Same for Wisconsin’s Milwaukee County, where the campaign demanded a recount and singled out a county with the largest population of Black voters in the state; roughly 70 per cent of the state’s Black population resides in that county.

The campaign also sought to undermine results in Philadelphia County, Pennsylvania, where 43 per cent of the population is Black and 15 per cent Hispanic or Latino.

In Arizona’s Maricopa County, ground zero for a conspiracy theory-driven election denial movement fuelled by the Trump campaign, 31 per cent of the population is Hispanic or Latino.

Watch: Donald Trump's third indictment explained

A charge against Mr Trump under Section 241 is among four counts alleging that the former president, along with six unnamed co-conspirators, “pursued unlawful means of discounting legitimate votes and subverting the election results,” encompassing a scheme to undermine the outcome of the election and a pressure campaign to throw out legally cast ballots.

That movement launched an ongoing anti-democratic movement defined by election denialism, strong-arming election officials and upending the rules of election administration, and a narrative of political persecution throughout the Republican Party, extending the nation’s legacy of voting rights battles into the fragile present.

Earlier this year, Douglass Mackey was found guilty by a federal jury in Brooklyn under Section 241 stemming from a scheme to deprive people of their right to vote in the 2016 presidential election.

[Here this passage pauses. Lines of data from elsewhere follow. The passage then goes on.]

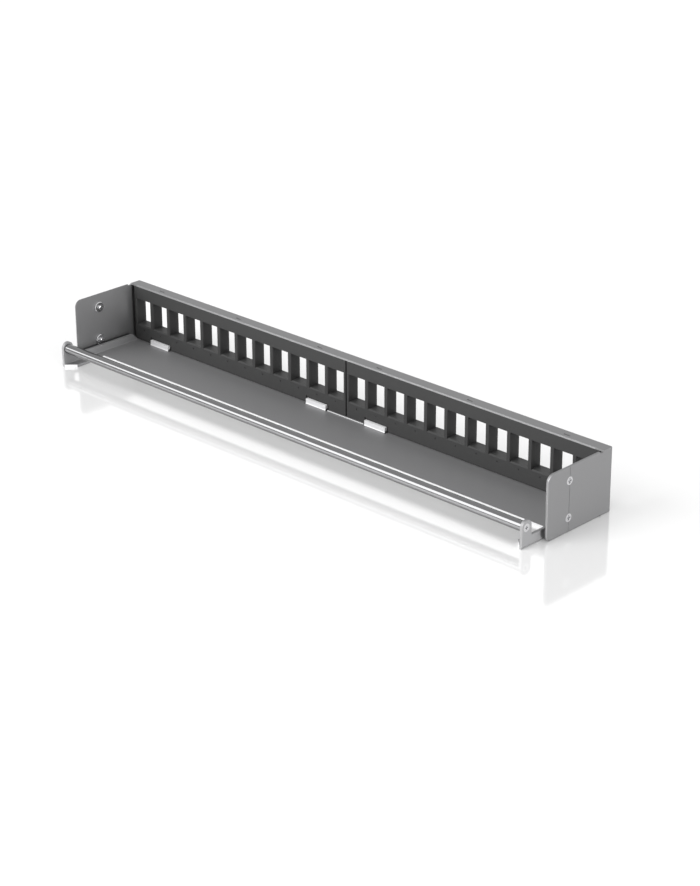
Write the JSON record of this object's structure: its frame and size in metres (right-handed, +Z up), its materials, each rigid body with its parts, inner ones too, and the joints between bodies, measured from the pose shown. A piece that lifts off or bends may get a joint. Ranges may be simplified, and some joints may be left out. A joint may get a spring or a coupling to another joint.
{
  "type": "keystone patch panel",
  "caption": "Rack patch panel body for snap-in keystone jacks, with a folded steel chassis, plastic port blocks, a cable tray and a round lacing bar.",
  "frame": {"origin": "middle of the footprint, on the underside", "axes": "+X along the panel, +Y towards the side the jacks face, +Z up; the tray and the bar are on the -Y side"},
  "size_m": [0.44, 0.0792, 0.0444],
  "materials": {
    "chassis_steel": "satin",
    "tray_steel": "satin",
    "port_plastic": "matte",
    "bar_steel": "polished",
    "fastener_steel": "zinc plated"
  },
  "bodies": {
    "root": {"chassis": "chassis_steel", "tray": "tray_steel", "module_left": "port_plastic", "module_right": "port_plastic", "cable_bar": "bar_steel", "bar_screw_left": "fastener_steel", "ear_screw_left_lower": "fastener_steel", "ear_nut_left_lower": "fastener_steel", "ear_screw_left_upper": "fastener_steel", "ear_nut_left_upper": "fastener_steel", "bar_screw_right": "fastener_steel", "ear_screw_right_lower": "fastener_steel", "ear_nut_right_lower": "fastener_steel", "ear_screw_right_upper": "fastener_steel", "ear_nut_right_upper": "fastener_steel"}
  },
  "joints": []
}
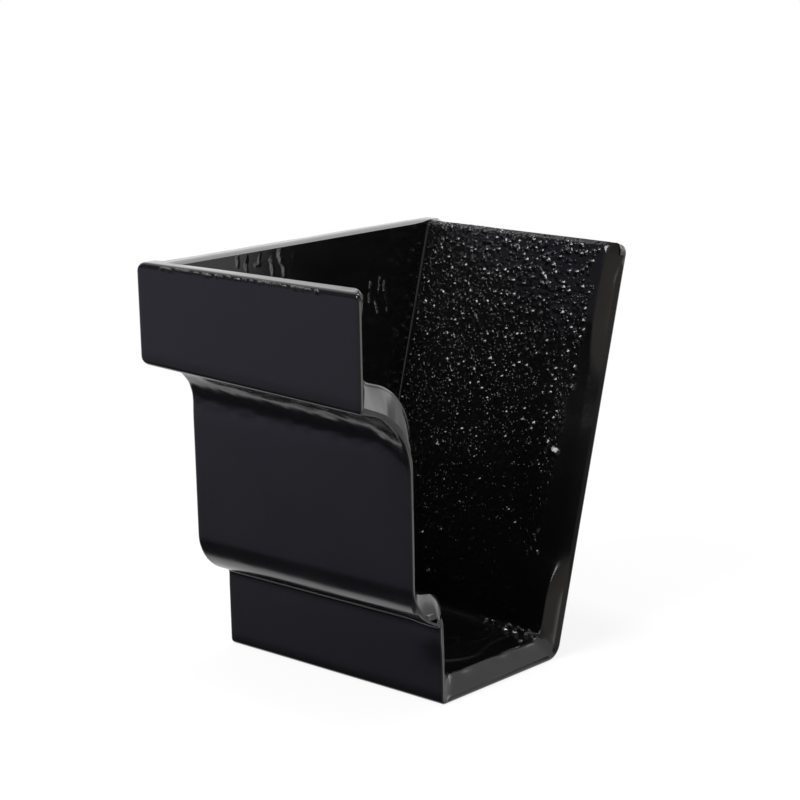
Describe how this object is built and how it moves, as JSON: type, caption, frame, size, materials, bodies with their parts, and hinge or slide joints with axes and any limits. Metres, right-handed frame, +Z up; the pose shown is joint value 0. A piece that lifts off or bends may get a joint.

Mackey, a far-right Twitter user, routinely amplified Russian troll farm accounts to promote a fraudulent social media campaign designed to suppress Black voter turnout for Hillary Clinton by instructing people to “vote from home” via text message.

He faces up to 10 years in prison.

“We actually do have legal tools available to prosecute these attempts at election subversion, so while this may be somewhat unprecedented, our democracy and our legal system are actually prepared to deal with these kinds of unprecedented situations,” Mr Morales-Doyle told The Independent.

“I think the history is important, because we’re also not at the end of history here,” he said.